Early 20th-century engineers and architects rationalized factory processes and design based on principles of time-motion studies and integrated manufacturing systems. Emulating the utilitarian forms of industry, Modernists such as Le Corbusier and Bauhaus founder Walter Gropius embraced glass, steel, and concrete, undecorated walls, and open spatial volumes as elements of a new aesthetic vocabulary. This exhibition examines the historical origins of factory architecture, its 20th-century status as an icon of modernity, and possible futures for new and reinvented urban factories.
Since the mid-20th century, industry has shifted away from city centers, first to edges and suburbs, then to other shores. Once rooted by natural power, transport systems, or an abundance of workers, today all manufacturers compete in a globalized marketplace where cheaper labor and shipping have shifted the economics of production. De-industrialized cities such as New York, with a substantial inventory of older factory structures, must find new strategies to maintain manufacturing sectors. Although many former factories have been reinvented as residential lofts, art studios and galleries, and spaces of consumption, this exhibition is not focused on adaptive reuse. Instead, it explores new directions where-- given today's advanced computer technologies, material innovations, and the demand for cleaner and "greener" industries-- architects, engineers, and urban designers have the potential to integrate industry with everyday life, creating self-sufficient and sustainable cities.

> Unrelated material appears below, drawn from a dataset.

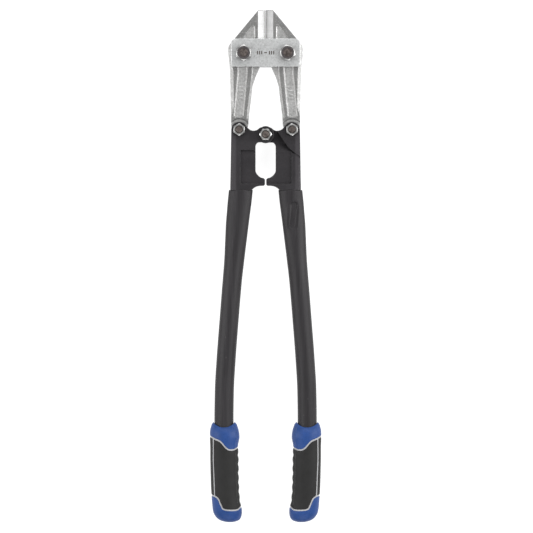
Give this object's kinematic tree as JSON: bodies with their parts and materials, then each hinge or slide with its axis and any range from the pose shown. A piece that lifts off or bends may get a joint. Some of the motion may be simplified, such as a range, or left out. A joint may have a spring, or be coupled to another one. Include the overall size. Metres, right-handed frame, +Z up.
{
  "type": "bolt cutters",
  "caption": "Long-handled compound-action bolt cutters: forged jaws tied by strap plates, half-lapped castings, bowed steel tube handles with two-colour grips.",
  "frame": {"origin": "on the surface the tool lies on, under the middle of its bounding box", "axes": "+Y along the tool to the blade tips, +X to the right seen from the nut side, +Z up along the pivot bolts"},
  "size_m": [0.133, 0.61, 0.0388],
  "materials": {
    "jaw_steel": "satin forged and tumbled steel, blades ground bright",
    "strap_steel": "fine satin plated steel",
    "bolt_black": "black oxide, slightly rough",
    "zinc": "bright zinc plate",
    "nylon_dark": "dark nylon",
    "casting_black": "satin black coat on cast steel",
    "tube_black": "satin black coat on drawn tube",
    "grip_grey": "moulded grey plastic",
    "grip_black": "fine textured soft rubber",
    "grip_blue": "satin soft rubber"
  },
  "bodies": {
    "strap": {"front_strap": "strap_steel", "rear_strap": "strap_steel", "left_strap_bolt": "bolt_black", "right_strap_bolt": "bolt_black", "left_strap_locknut": "zinc", "right_strap_locknut": "zinc", "left_locknut_insert": "nylon_dark", "right_locknut_insert": "nylon_dark"},
    "left_jaw": {"left_jaw": "jaw_steel"},
    "right_jaw": {"right_jaw": "jaw_steel"},
    "centre_pivot": {"centre_bolt": "bolt_black", "centre_nut": "zinc"},
    "left_handle": {"left_fitting": "casting_black", "left_tube": "tube_black", "left_pivot_bolt": "bolt_black", "left_pivot_nut": "zinc", "left_grip_core": "grip_grey", "left_grip_sleeve": "grip_black", "left_grip_side_pad": "grip_black", "left_grip_collar": "grip_blue", "left_grip_cap": "grip_blue"},
    "right_handle": {"right_fitting": "casting_black", "right_tube": "tube_black", "right_pivot_bolt": "bolt_black", "right_pivot_nut": "zinc", "right_grip_core": "grip_grey", "right_grip_sleeve": "grip_black", "right_grip_side_pad": "grip_black", "right_grip_collar": "grip_blue", "right_grip_cap": "grip_blue"}
  },
  "joints": [
    {"name": "centre_slide", "type": "slide", "parent": "strap", "child": "centre_pivot", "axis": [0, -1, 0], "range_m": [0, 0.0205]},
    {"name": "left_handle_open", "type": "hinge", "parent": "centre_pivot", "child": "left_handle", "pos_m": [0, 0.1566, 0.0173], "axis": [0, 0, -1], "range_deg": [0, 45]},
    {"name": "right_handle_open", "type": "hinge", "parent": "centre_pivot", "child": "right_handle", "pos_m": [0, 0.1566, 0.0173], "axis": [0, 0, 1], "range_deg": [0, 45]},
    {"name": "left_jaw_open", "type": "hinge", "parent": "strap", "child": "left_jaw", "pos_m": [-0.0261, 0.2536, 0.0173], "axis": [0, 0, 1], "range_deg": [0, 8.5]},
    {"name": "right_jaw_open", "type": "hinge", "parent": "strap", "child": "right_jaw", "pos_m": [0.0261, 0.2536, 0.0173], "axis": [0, 0, -1], "range_deg": [0, 8.5]}
  ],
  "couplings": [
    {"joint": "right_handle_open", "follows": "left_handle_open", "ratio": 1},
    {"joint": "centre_slide", "follows": "left_handle_open", "m_per_rad": 0.026},
    {"joint": "left_jaw_open", "follows": "left_handle_open", "ratio": 0.186},
    {"joint": "right_jaw_open", "follows": "left_handle_open", "ratio": 0.186}
  ]
}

Factory TypesA factory is a space for the making, shaping, or assembly of things. Conceptually, and in practice, there are two principal types of vertical urban factories: integrated and layered.
Integrated In the integrated type, the production flows from top to bottom, or vice versa, as components or raw goods are mixed, sorted, or assembled by workers or machines, then carried by conveyors or chutes to the end of the process for transport to market. The gravity method of production, which was later mechanized (type A), is most common in a multi-story building of a single company, such as Henry Ford's Highland Park automobile factory in Detroit. The processing can also move from bottom to top (type B), as at the Fiat Lingotto factory, in Turin, Italy.
Courtesy of Prof. Eberhard
Layered In the layered type, there are separate stacked floors occupied by one or more companies sharing common areas and services such as lobbies, elevators, and power. While the building is multi-storied, the processing may be confined to all, or part of a single floor, or expand to adjacent floors (types C and D). Lofts in New York's Garment District or Hong Kong's high-rise factories concentrate this generic type. Like office buildings, these production spaces are usually erected by real estate developers as rental properties-- commodities of space-- rather than by factory operators who integrate the building with their machinery.